Records with modeling code
========

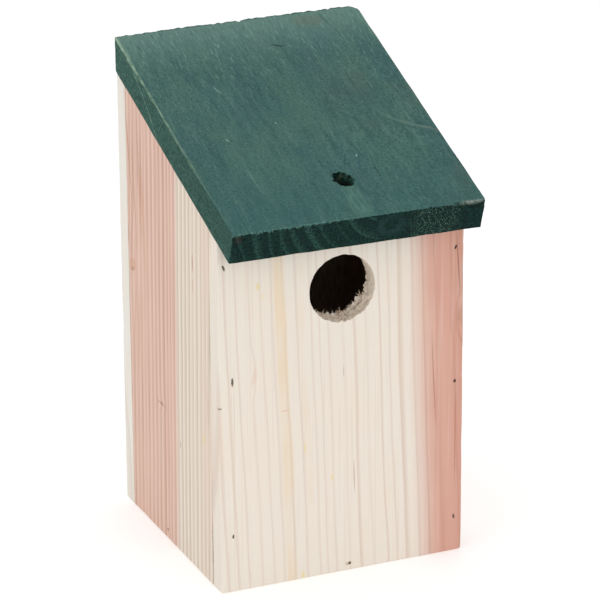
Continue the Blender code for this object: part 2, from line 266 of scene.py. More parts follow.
class Graph:
    """A material's node tree, written as sums."""

    def __init__(self, name):
        self.material = bpy.data.materials.new(name)
        self.material.use_nodes = True
        self.tree = self.material.node_tree
        self.shader = self.tree.nodes["Principled BSDF"]
        self.place = self.add("ShaderNodeTexCoord").outputs["Object"]
        self.facing = self.add("ShaderNodeTexCoord").outputs["Normal"]

    def add(self, kind, **settings):
        node = self.tree.nodes.new(kind)
        for name, value in settings.items():
            setattr(node, name, value)
        return node

    def feed(self, socket, value):
        if isinstance(value, bpy.types.NodeSocket):
            self.tree.links.new(value, socket)
        else:
            socket.default_value = value

    def maths(self, operation, *values):
        node = self.add("ShaderNodeMath", operation=operation)
        for socket, value in zip(node.inputs, values):
            self.feed(socket, value)
        return node.outputs[0]

    def total(self, first, *others):
        for other in others:
            first = self.maths("ADD", first, other)
        return first

    def times(self, first, *others):
        for other in others:
            first = self.maths("MULTIPLY", first, other)
        return first

    def less(self, first, second):
        return self.maths("SUBTRACT", first, second)

    def invert(self, value):
        return self.maths("SUBTRACT", 1, value)

    def vector(self, x, y, z):
        node = self.add("ShaderNodeCombineXYZ")
        for socket, value in zip(node.inputs, (x, y, z)):
            self.feed(socket, value)
        return node.outputs[0]

    def along(self, vector, direction, origin=(0, 0, 0)):
        """How far a vector reaches along a direction from an origin."""
        dot = self.add("ShaderNodeVectorMath", operation="DOT_PRODUCT")
        self.feed(dot.inputs[0], vector)
        dot.inputs[1].default_value = direction
        return self.less(dot.outputs["Value"], Vector(direction).dot(Vector(origin)))

    def step(self, value, low, high):
        """0 below low, 1 above high, and smooth between. With low over high it falls."""
        node = self.add("ShaderNodeMapRange", interpolation_type="SMOOTHSTEP")
        self.feed(node.inputs["Value"], value)
        node.inputs["From Min"].default_value = low
        node.inputs["From Max"].default_value = high
        return node.outputs["Result"]

    def noise(self, place, scale=1.0, detail=2.0, roughness=0.5, distortion=0.0):
        node = self.add("ShaderNodeTexNoise")
        self.feed(node.inputs["Vector"], place)
        node.inputs["Scale"].default_value = scale
        node.inputs["Detail"].default_value = detail
        node.inputs["Roughness"].default_value = roughness
        node.inputs["Distortion"].default_value = distortion
        return node.outputs["Fac"]

    def cells(self, place, scale):
        node = self.add("ShaderNodeTexVoronoi")
        self.feed(node.inputs["Vector"], place)
        node.inputs["Scale"].default_value = scale
        return node.outputs["Distance"]

    def random(self, value):
        node = self.add("ShaderNodeTexWhiteNoise", noise_dimensions="1D")
        self.feed(node.inputs["W"], value)
        return node.outputs["Value"]

    def mix(self, share, first, second, blend="MIX"):
        node = self.add("ShaderNodeMix", data_type="RGBA", blend_type=blend)
        self.feed(node.inputs[0], share)
        self.feed(node.inputs[6], first)
        self.feed(node.inputs[7], second)
        return node.outputs[2]

    def bump(self, height, distance, strength=1.0, normal=None):
        node = self.add("ShaderNodeBump")
        self.feed(node.inputs["Height"], height)
        node.inputs["Distance"].default_value = distance
        node.inputs["Strength"].default_value = strength
        if normal:
            self.feed(node.inputs["Normal"], normal)
        return node.outputs["Normal"]

    def spot(self, across, along, centre, radii, ragged=0.0, place=None, turn=0.0):
        """1 in the middle of an ellipse, falling to 0 at its rim. turn tilts it, in degrees, anticlockwise."""
        x, y = self.less(across, centre[0]), self.less(along, centre[1])
        if turn:
            cosine, sine = math.cos(math.radians(turn)), math.sin(math.radians(turn))
            turned_x = self.total(self.times(x, cosine), self.times(y, sine))
            y = self.less(self.times(y, cosine), self.times(x, sine))
            x = turned_x
        x = self.maths("DIVIDE", x, radii[0])
        y = self.maths("DIVIDE", y, radii[1])
        distance = self.maths("SQRT", self.total(self.times(x, x), self.times(y, y)))
        if ragged:
            jitter = self.less(self.noise(place, 0.9, 3), 0.5)
            distance = self.total(distance, self.times(jitter, ragged))
        return self.step(distance, 1.0, 0.35)


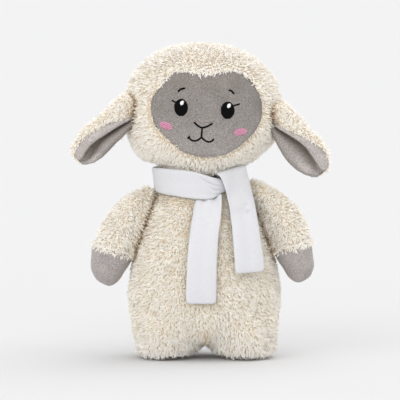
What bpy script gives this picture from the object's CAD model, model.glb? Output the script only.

========

__Instructions to follow__
Reproduce each entry exactly, leaving out nothing.

__Output of the task__
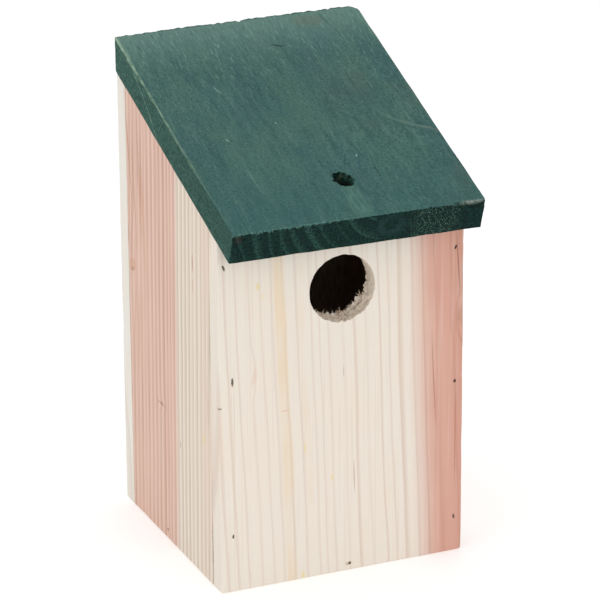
Continue the Blender code for this object: part 2, from line 266 of scene.py. More parts follow.
class Graph:
    """A material's node tree, written as sums."""

    def __init__(self, name):
        self.material = bpy.data.materials.new(name)
        self.material.use_nodes = True
        self.tree = self.material.node_tree
        self.shader = self.tree.nodes["Principled BSDF"]
        self.place = self.add("ShaderNodeTexCoord").outputs["Object"]
        self.facing = self.add("ShaderNodeTexCoord").outputs["Normal"]

    def add(self, kind, **settings):
        node = self.tree.nodes.new(kind)
        for name, value in settings.items():
            setattr(node, name, value)
        return node

    def feed(self, socket, value):
        if isinstance(value, bpy.types.NodeSocket):
            self.tree.links.new(value, socket)
        else:
            socket.default_value = value

    def maths(self, operation, *values):
        node = self.add("ShaderNodeMath", operation=operation)
        for socket, value in zip(node.inputs, values):
            self.feed(socket, value)
        return node.outputs[0]

    def total(self, first, *others):
        for other in others:
            first = self.maths("ADD", first, other)
        return first

    def times(self, first, *others):
        for other in others:
            first = self.maths("MULTIPLY", first, other)
        return first

    def less(self, first, second):
        return self.maths("SUBTRACT", first, second)

    def invert(self, value):
        return self.maths("SUBTRACT", 1, value)

    def vector(self, x, y, z):
        node = self.add("ShaderNodeCombineXYZ")
        for socket, value in zip(node.inputs, (x, y, z)):
            self.feed(socket, value)
        return node.outputs[0]

    def along(self, vector, direction, origin=(0, 0, 0)):
        """How far a vector reaches along a direction from an origin."""
        dot = self.add("ShaderNodeVectorMath", operation="DOT_PRODUCT")
        self.feed(dot.inputs[0], vector)
        dot.inputs[1].default_value = direction
        return self.less(dot.outputs["Value"], Vector(direction).dot(Vector(origin)))

    def step(self, value, low, high):
        """0 below low, 1 above high, and smooth between. With low over high it falls."""
        node = self.add("ShaderNodeMapRange", interpolation_type="SMOOTHSTEP")
        self.feed(node.inputs["Value"], value)
        node.inputs["From Min"].default_value = low
        node.inputs["From Max"].default_value = high
        return node.outputs["Result"]

    def noise(self, place, scale=1.0, detail=2.0, roughness=0.5, distortion=0.0):
        node = self.add("ShaderNodeTexNoise")
        self.feed(node.inputs["Vector"], place)
        node.inputs["Scale"].default_value = scale
        node.inputs["Detail"].default_value = detail
        node.inputs["Roughness"].default_value = roughness
        node.inputs["Distortion"].default_value = distortion
        return node.outputs["Fac"]

    def cells(self, place, scale):
        node = self.add("ShaderNodeTexVoronoi")
        self.feed(node.inputs["Vector"], place)
        node.inputs["Scale"].default_value = scale
        return node.outputs["Distance"]

    def random(self, value):
        node = self.add("ShaderNodeTexWhiteNoise", noise_dimensions="1D")
        self.feed(node.inputs["W"], value)
        return node.outputs["Value"]

    def mix(self, share, first, second, blend="MIX"):
        node = self.add("ShaderNodeMix", data_type="RGBA", blend_type=blend)
        self.feed(node.inputs[0], share)
        self.feed(node.inputs[6], first)
        self.feed(node.inputs[7], second)
        return node.outputs[2]

    def bump(self, height, distance, strength=1.0, normal=None):
        node = self.add("ShaderNodeBump")
        self.feed(node.inputs["Height"], height)
        node.inputs["Distance"].default_value = distance
        node.inputs["Strength"].default_value = strength
        if normal:
            self.feed(node.inputs["Normal"], normal)
        return node.outputs["Normal"]

    def spot(self, across, along, centre, radii, ragged=0.0, place=None, turn=0.0):
        """1 in the middle of an ellipse, falling to 0 at its rim. turn tilts it, in degrees, anticlockwise."""
        x, y = self.less(across, centre[0]), self.less(along, centre[1])
        if turn:
            cosine, sine = math.cos(math.radians(turn)), math.sin(math.radians(turn))
            turned_x = self.total(self.times(x, cosine), self.times(y, sine))
            y = self.less(self.times(y, cosine), self.times(x, sine))
            x = turned_x
        x = self.maths("DIVIDE", x, radii[0])
        y = self.maths("DIVIDE", y, radii[1])
        distance = self.maths("SQRT", self.total(self.times(x, x), self.times(y, y)))
        if ragged:
            jitter = self.less(self.noise(place, 0.9, 3), 0.5)
            distance = self.total(distance, self.times(jitter, ragged))
        return self.step(distance, 1.0, 0.35)


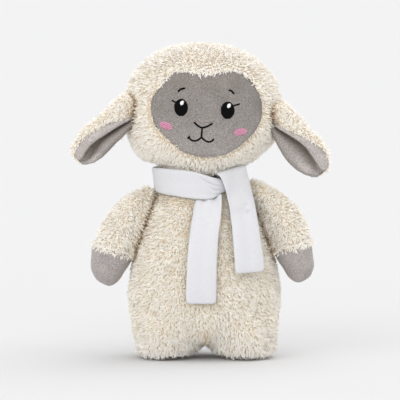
What bpy script gives this picture from the object's CAD model, model.glb? Output the script only.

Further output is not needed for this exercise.